What came to life, then, in my imagination was a world where meaning resides simply in the most basic aspects of life, not the least of which, for an American boy, is baseball. Baseball is an arena littered or spangled, if you will, with dozens of Don Quixotes. This was the place to talk about honor, fairness, possibilities, or simply to ask why we do what we do, why we joust at all, given the improbability of victory. So I wanted my Don Quixiote to be an alien, his ally to be an Apache, and his counselor to be a wise-ass southpaw from Harvard. This way, we get to leave our own backyard and take a little trip, you know, get out of the house for a while. Is that why we read? I think so. It's certainly why I write.
Back when I was in college, a good friend of mine stole my girlfriend.

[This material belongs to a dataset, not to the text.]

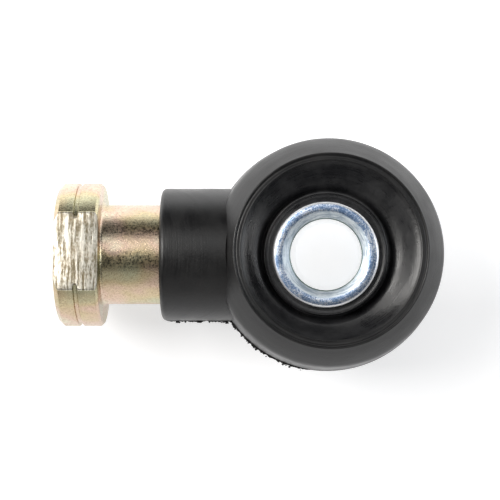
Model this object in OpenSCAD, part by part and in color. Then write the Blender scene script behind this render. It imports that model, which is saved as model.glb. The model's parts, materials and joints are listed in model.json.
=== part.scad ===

He had the audacity, subsequently, to relate to me a conversation between himself and my erstwhile girl. They were playing ping pong when she suddenly stopped and said, "I would have liked to have played ping pong with Calvin." "Why?" my larcenous friend asked. "Because he would have taken it seriously!" The pair of lovebirds then shared knowing chuckles. This my friend shares with me after stealing my girl. Boy, was I chagrinned. How irrelevant can you be?
Now I'm older and I haven't changed. But I suggest that I was right all along: Games are the only things to be taken seriously. If nothing else there's a freedom in that.
As for meaning, I hope, in The Aliens of Summer, that you find it where I left it. If not, I hope you enjoy just getting out of the house for a while.